La Mimbre (Paseo del Generalife, s/n) is the obvious first choice — 2 minutes from the Generalife exit, under the Alhambra trees, open from 10:00. Traditional Granadan food at mid-range prices. If you have time to walk, the Cuesta de Gomérez descent passes Alarique (opens 07:30), and 20 minutes' walk gets you to Plaza Nueva and the full tapas circuit.

How far is the Realejo from the Alhambra?

About 8–10 minutes from the lower Puerta de la Justicia gate, walking slightly downhill and south. The Realejo is Granada's former Jewish quarter and home to some of the city's best traditional restaurants — Damasqueros and La Fábula are both here.

Should I book a restaurant near the Alhambra in advance?

For La Mimbre in July–August, arrive before 13:30 or your chances of a terrace table are slim — no booking taken, first come first served. Carmen de San Miguel and Ruta del Azafrán both take reservations and fill up on weekends in spring and summer. For budget options like Alarique and Bar Minotauro, walk-in is fine at any hour.

What time do restaurants near the Alhambra open for lunch?

La Mimbre opens at 10:00. Alarique opens from 07:30 for breakfast and stays through lunch and dinner. Most others follow Spanish lunch service: opening from 13:00–13:30 and running to 15:30–16:00. Evening service starts around 20:30. If you exit the Alhambra at 12:30 on the 8:30 AM slot, La Mimbre will be open; most others will not serve proper lunch for another hour.

What is the best restaurant near the Alhambra with a view?

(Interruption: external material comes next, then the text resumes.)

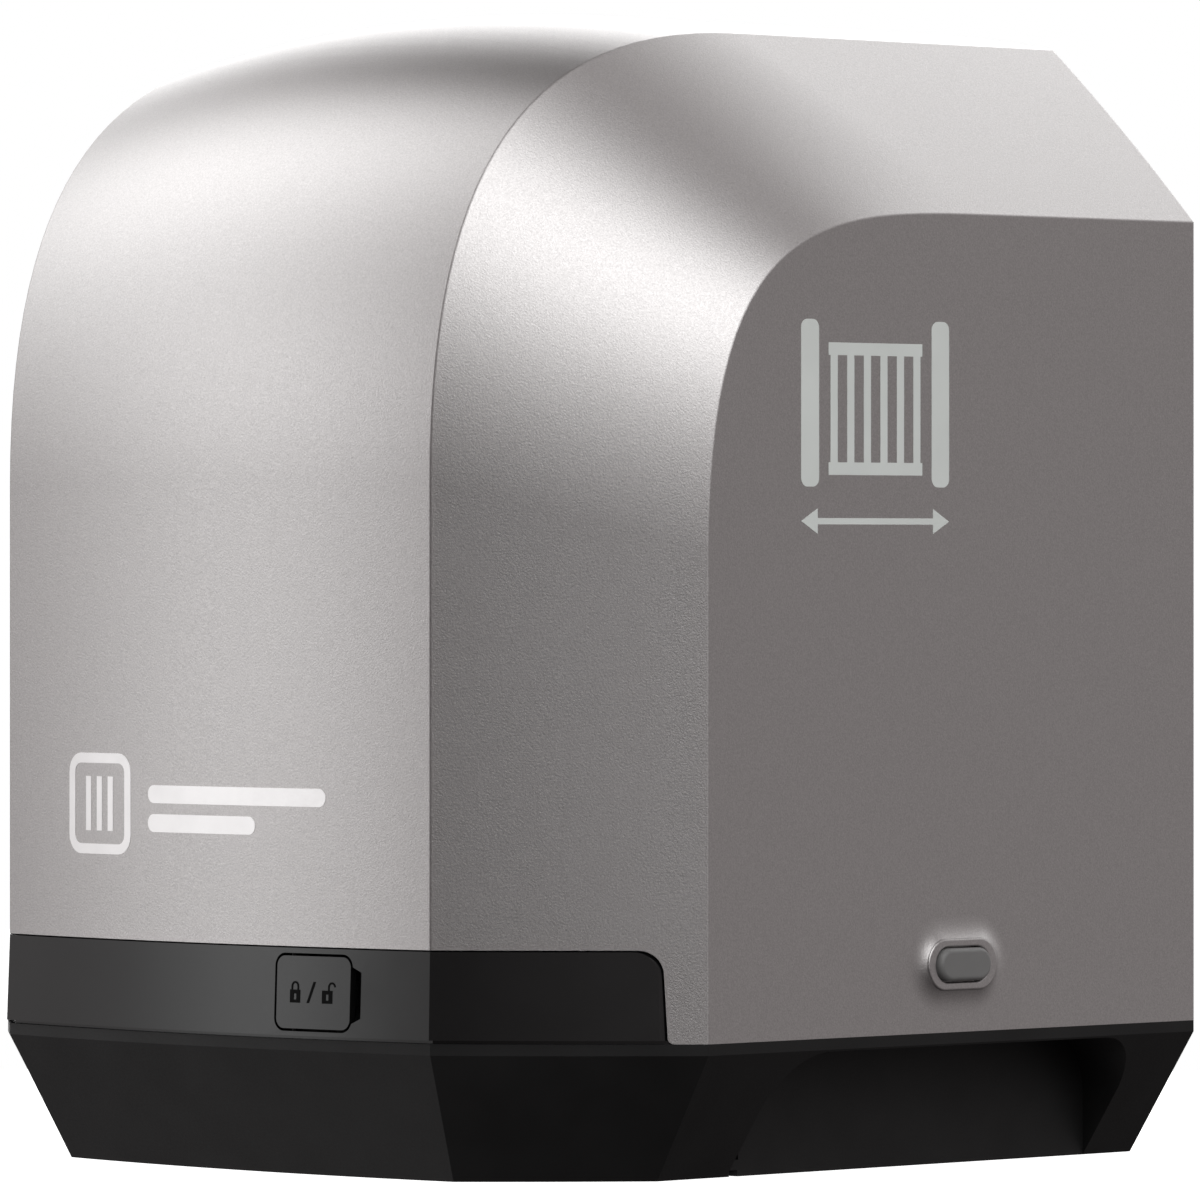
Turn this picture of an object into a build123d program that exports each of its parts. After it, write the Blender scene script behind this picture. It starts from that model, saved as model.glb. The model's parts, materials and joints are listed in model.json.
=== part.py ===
"""Sliding-gate opener: a crowned metal cover over a black base with a worm-gear drive inside.

Frame: +Z up, front towards -Y, output pinion towards +Y. The origin is the centre of the
anchor-slot pattern on the underside of the base. Millimetres.
"""

import os
from math import atan, cos, degrees, pi, radians, sin

from build123d import *

# --- driving dimensions: cover surface --------------------------------------------------------
HALF_W = 129.0  # flat side faces stand at x = +-HALF_W
CREASE_X = 79.0  # sharp creases between the crowned middle and the bevels
FRONT_Y = -115.0  # crease line at the front
BACK_Y = 115.0  # flat back
SIDE_FRONT_Y = -66.7  # front edge of the side faces
TOP_Z = 291.75  # crease line on top
SIDE_TOP_Z = 244.8  # top edge of the side faces
CROWN = 7.2  # rise of the middle above the chord between the creases
BEVEL_CROWN = 1.7  # the same on each bevel
CREASE_ARCH = (176.3, -5.1, 78.1, 75.9)  # arch start z, arch end y, handle up, handle back
SIDE_ARCH = (157.8, 34.1, 86.0, 57.5)
WALL = 2.6  # cover wall
CREASE_SHIFT, SIDE_SHIFT = 0.4, 0.42  # how far edges move along a face as it moves in by 1
BEVEL_SHARE, PLAN_SHARE = 0.72, 0.7  # share of the bevel's crown that shows in each direction
CREST_RISE = 5.0  # extra fullness of the arch in the middle
CUTTER = 400.0  # larger than the product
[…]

Three options: La Mimbre (tables under the Alhambra trees, the complex visible above), Ruta del Azafrán on the Paseo de los Tristes (terrace along the Río Darro, Alhambra walls overhead), and Mirador de Morayma in the Albaicín (the most dramatic panorama, 20 minutes' walk from the Alhambra exit, requires a reservation).

Where can I get a cheap meal near the Alhambra?

Bar Minotauro on Calle Imprenta in the Realejo is the closest budget option — standard Granada tapas bar, free tapa with every drink, €8–15 per person. Alarique on Cuesta de Gomérez runs €10–26 and is directly on the approach path. La Cueva de 1900 on Plaza de Santa Ana (12 minutes' walk) has excellent cold-cut boards for €15–25 per person.